Supplied information ->
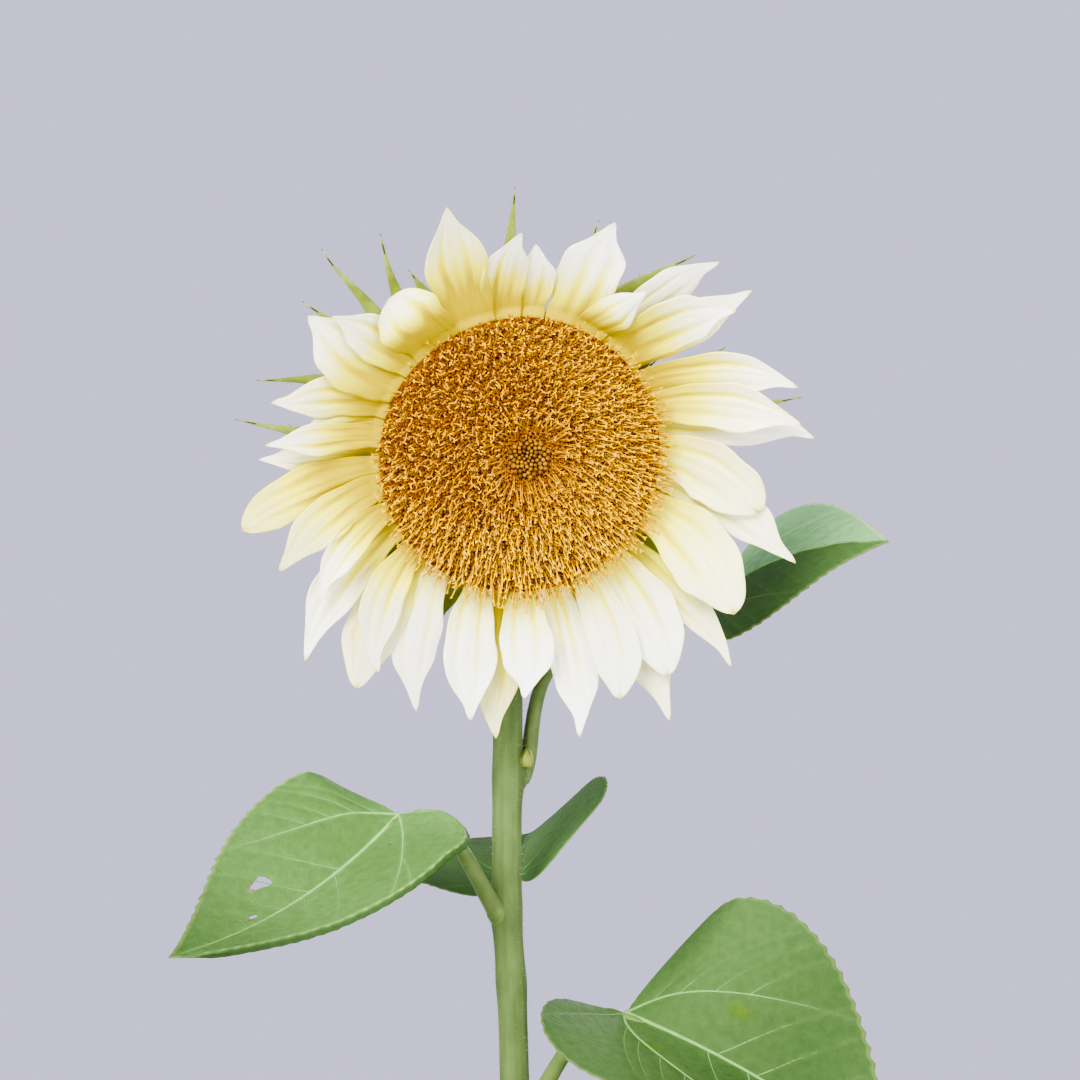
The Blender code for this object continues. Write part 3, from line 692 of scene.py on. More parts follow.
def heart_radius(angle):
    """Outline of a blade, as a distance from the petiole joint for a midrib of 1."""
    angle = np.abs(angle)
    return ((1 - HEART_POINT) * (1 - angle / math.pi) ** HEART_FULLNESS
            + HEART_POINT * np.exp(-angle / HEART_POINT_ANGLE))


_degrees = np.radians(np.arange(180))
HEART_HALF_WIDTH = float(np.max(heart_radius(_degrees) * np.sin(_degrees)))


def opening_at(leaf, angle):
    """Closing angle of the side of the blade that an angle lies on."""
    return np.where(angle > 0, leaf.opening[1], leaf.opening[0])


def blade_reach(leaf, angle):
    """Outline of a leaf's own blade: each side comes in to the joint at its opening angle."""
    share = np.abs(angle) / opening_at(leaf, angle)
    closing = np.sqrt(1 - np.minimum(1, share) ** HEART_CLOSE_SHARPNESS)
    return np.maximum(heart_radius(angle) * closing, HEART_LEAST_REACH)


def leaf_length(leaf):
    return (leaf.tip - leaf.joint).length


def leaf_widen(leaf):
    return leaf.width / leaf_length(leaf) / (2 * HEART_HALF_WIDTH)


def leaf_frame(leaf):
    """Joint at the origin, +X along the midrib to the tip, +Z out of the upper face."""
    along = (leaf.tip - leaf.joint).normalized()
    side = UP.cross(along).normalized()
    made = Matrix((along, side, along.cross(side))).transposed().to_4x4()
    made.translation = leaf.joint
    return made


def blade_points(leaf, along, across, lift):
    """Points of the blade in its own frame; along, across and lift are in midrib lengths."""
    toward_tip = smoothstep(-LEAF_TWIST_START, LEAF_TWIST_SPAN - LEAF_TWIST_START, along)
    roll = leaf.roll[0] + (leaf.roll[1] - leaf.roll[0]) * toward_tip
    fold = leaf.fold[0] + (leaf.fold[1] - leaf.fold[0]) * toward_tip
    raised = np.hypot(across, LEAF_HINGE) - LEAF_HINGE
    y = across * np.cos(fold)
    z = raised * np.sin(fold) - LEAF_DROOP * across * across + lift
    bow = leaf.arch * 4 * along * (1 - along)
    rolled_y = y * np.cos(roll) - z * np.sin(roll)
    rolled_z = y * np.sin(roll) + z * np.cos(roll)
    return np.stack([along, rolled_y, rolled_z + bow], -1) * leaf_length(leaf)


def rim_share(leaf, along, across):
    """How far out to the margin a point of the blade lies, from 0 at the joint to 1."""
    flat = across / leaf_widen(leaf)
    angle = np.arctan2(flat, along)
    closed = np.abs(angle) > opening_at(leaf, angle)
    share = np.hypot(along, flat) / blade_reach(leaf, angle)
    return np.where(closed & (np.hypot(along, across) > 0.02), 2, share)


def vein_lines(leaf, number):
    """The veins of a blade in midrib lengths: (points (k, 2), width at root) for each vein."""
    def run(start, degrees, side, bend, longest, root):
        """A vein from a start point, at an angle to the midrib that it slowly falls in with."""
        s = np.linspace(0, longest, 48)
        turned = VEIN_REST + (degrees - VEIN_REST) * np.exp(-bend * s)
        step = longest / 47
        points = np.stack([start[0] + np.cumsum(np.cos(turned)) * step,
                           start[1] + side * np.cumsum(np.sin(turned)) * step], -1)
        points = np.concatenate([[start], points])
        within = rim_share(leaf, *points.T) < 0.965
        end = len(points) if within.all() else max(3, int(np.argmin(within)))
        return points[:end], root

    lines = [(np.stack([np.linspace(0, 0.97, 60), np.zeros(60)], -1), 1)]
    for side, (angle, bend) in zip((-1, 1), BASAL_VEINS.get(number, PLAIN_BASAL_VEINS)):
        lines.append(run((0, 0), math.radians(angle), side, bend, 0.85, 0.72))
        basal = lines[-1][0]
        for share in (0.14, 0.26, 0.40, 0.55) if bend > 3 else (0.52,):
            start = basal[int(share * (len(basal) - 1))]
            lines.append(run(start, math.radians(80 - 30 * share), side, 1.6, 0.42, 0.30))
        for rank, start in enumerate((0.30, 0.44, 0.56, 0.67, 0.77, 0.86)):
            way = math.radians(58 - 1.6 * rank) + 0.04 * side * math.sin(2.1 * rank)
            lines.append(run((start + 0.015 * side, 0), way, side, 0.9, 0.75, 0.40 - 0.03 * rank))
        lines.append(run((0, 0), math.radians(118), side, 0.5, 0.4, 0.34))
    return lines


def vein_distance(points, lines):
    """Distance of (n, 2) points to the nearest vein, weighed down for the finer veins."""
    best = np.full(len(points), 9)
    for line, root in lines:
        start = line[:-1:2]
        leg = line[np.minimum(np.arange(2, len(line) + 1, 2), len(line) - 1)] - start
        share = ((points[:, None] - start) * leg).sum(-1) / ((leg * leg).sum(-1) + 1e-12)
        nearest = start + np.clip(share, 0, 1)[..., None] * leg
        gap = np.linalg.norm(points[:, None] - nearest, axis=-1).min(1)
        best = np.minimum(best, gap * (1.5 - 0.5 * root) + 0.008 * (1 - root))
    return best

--

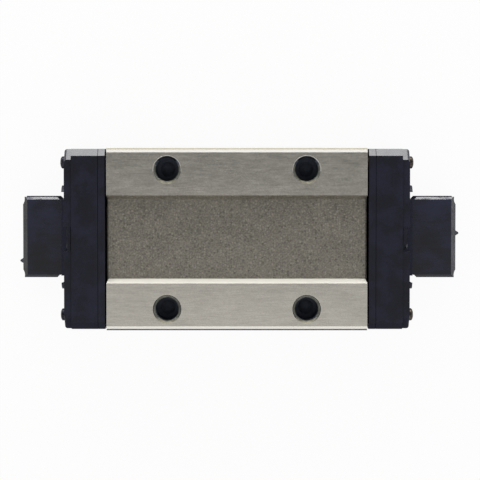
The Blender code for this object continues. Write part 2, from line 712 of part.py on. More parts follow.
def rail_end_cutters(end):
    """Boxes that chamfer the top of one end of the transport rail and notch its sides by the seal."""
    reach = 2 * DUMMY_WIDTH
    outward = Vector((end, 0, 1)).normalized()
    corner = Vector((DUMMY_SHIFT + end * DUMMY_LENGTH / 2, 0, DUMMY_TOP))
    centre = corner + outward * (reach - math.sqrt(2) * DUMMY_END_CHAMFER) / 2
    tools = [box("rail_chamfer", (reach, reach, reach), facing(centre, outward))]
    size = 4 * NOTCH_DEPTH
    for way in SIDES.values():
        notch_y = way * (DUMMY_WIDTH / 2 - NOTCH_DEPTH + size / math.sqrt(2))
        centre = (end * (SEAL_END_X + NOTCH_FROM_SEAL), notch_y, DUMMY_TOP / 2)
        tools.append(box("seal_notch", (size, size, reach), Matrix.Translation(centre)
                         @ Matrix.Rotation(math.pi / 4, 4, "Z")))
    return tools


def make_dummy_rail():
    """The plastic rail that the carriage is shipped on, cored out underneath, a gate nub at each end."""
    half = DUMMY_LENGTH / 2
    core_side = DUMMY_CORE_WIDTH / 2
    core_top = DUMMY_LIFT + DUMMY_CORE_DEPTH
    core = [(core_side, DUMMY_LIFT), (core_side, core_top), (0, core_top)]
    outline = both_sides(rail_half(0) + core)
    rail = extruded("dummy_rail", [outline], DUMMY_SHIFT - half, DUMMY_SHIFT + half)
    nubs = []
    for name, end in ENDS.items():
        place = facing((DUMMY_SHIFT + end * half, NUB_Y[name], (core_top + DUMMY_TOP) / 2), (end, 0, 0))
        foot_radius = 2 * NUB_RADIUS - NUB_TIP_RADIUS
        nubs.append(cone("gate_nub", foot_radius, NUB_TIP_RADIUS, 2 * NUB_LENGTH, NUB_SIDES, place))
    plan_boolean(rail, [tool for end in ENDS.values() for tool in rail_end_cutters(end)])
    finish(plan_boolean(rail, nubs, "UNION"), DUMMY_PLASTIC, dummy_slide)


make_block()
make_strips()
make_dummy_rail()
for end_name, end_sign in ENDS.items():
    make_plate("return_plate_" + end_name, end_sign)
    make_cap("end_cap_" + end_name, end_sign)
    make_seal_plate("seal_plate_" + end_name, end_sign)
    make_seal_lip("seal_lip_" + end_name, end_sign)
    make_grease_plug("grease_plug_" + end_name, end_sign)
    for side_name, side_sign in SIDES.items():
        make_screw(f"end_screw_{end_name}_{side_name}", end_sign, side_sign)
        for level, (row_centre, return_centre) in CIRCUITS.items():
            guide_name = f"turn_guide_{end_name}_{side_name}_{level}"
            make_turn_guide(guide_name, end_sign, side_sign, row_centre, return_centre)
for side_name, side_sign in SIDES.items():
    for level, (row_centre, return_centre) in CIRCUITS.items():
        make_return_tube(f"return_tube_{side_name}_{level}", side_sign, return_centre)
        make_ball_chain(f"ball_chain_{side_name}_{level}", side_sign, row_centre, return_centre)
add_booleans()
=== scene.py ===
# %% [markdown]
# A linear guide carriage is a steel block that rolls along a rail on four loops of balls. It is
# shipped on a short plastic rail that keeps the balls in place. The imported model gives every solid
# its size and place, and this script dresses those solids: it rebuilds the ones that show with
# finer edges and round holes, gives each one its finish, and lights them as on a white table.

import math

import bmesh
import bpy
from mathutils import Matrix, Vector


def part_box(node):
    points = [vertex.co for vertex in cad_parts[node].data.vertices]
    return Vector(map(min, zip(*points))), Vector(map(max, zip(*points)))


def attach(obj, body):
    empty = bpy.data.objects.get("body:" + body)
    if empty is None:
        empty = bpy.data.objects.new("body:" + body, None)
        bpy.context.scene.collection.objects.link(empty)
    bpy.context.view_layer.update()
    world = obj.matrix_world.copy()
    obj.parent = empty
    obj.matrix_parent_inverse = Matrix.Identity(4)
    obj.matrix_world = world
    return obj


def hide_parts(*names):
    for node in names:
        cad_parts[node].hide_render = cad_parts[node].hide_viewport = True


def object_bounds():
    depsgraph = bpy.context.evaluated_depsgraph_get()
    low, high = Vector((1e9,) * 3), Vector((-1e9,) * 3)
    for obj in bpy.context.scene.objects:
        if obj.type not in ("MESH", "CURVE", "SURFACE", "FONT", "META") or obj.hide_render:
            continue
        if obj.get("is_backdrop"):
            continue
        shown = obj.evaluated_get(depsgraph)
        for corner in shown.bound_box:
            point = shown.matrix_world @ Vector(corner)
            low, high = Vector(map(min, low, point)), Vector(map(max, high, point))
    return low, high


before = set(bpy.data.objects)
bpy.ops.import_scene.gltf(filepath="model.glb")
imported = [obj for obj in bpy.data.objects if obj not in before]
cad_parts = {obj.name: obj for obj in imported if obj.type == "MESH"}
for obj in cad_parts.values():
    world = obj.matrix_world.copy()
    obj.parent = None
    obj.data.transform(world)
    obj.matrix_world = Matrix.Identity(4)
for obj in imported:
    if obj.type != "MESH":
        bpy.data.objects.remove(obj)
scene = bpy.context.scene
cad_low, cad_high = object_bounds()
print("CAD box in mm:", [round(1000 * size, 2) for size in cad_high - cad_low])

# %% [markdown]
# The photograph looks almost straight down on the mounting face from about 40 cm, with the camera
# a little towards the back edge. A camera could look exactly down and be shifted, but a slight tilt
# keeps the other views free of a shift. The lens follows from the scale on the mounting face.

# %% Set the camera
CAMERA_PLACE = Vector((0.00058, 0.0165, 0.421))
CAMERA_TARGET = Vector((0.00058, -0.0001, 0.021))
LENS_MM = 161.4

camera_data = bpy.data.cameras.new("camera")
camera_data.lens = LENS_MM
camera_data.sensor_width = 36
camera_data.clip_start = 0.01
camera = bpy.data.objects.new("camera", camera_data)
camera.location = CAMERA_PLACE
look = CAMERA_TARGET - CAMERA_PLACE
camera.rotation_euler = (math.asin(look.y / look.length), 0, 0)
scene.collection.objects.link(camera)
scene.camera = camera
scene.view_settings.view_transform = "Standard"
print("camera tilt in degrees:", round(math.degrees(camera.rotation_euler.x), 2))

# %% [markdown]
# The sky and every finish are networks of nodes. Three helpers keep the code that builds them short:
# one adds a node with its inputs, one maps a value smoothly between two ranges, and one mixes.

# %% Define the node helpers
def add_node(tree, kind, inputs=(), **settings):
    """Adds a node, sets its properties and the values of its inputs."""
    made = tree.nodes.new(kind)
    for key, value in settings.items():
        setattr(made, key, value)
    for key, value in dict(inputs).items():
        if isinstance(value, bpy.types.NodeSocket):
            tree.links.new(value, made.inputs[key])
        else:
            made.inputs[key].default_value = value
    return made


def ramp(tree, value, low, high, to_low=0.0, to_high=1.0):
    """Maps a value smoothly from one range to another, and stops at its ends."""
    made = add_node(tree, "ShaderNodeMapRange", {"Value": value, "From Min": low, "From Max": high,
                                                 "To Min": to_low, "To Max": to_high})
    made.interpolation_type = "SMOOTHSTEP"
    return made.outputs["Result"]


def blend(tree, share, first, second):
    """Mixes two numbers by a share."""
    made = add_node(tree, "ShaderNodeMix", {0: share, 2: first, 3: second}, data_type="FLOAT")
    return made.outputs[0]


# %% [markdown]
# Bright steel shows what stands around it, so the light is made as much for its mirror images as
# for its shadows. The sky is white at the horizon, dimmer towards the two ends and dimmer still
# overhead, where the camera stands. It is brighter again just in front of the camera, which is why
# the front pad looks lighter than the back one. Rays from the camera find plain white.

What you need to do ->
Your task is to extract exactly the lines starting at the line with "foot_radius = 2" and ending at the line with "bpy.context.scene.collection.objects.link(empty)", including both ends, and no other lines.

Output of the task ->
        foot_radius = 2 * NUB_RADIUS - NUB_TIP_RADIUS
        nubs.append(cone("gate_nub", foot_radius, NUB_TIP_RADIUS, 2 * NUB_LENGTH, NUB_SIDES, place))
    plan_boolean(rail, [tool for end in ENDS.values() for tool in rail_end_cutters(end)])
    finish(plan_boolean(rail, nubs, "UNION"), DUMMY_PLASTIC, dummy_slide)


make_block()
make_strips()
make_dummy_rail()
for end_name, end_sign in ENDS.items():
    make_plate("return_plate_" + end_name, end_sign)
    make_cap("end_cap_" + end_name, end_sign)
    make_seal_plate("seal_plate_" + end_name, end_sign)
    make_seal_lip("seal_lip_" + end_name, end_sign)
    make_grease_plug("grease_plug_" + end_name, end_sign)
    for side_name, side_sign in SIDES.items():
        make_screw(f"end_screw_{end_name}_{side_name}", end_sign, side_sign)
        for level, (row_centre, return_centre) in CIRCUITS.items():
            guide_name = f"turn_guide_{end_name}_{side_name}_{level}"
            make_turn_guide(guide_name, end_sign, side_sign, row_centre, return_centre)
for side_name, side_sign in SIDES.items():
    for level, (row_centre, return_centre) in CIRCUITS.items():
        make_return_tube(f"return_tube_{side_name}_{level}", side_sign, return_centre)
        make_ball_chain(f"ball_chain_{side_name}_{level}", side_sign, row_centre, return_centre)
add_booleans()
=== scene.py ===
# %% [markdown]
# A linear guide carriage is a steel block that rolls along a rail on four loops of balls. It is
# shipped on a short plastic rail that keeps the balls in place. The imported model gives every solid
# its size and place, and this script dresses those solids: it rebuilds the ones that show with
# finer edges and round holes, gives each one its finish, and lights them as on a white table.

import math

import bmesh
import bpy
from mathutils import Matrix, Vector


def part_box(node):
    points = [vertex.co for vertex in cad_parts[node].data.vertices]
    return Vector(map(min, zip(*points))), Vector(map(max, zip(*points)))


def attach(obj, body):
    empty = bpy.data.objects.get("body:" + body)
    if empty is None:
        empty = bpy.data.objects.new("body:" + body, None)
        bpy.context.scene.collection.objects.link(empty)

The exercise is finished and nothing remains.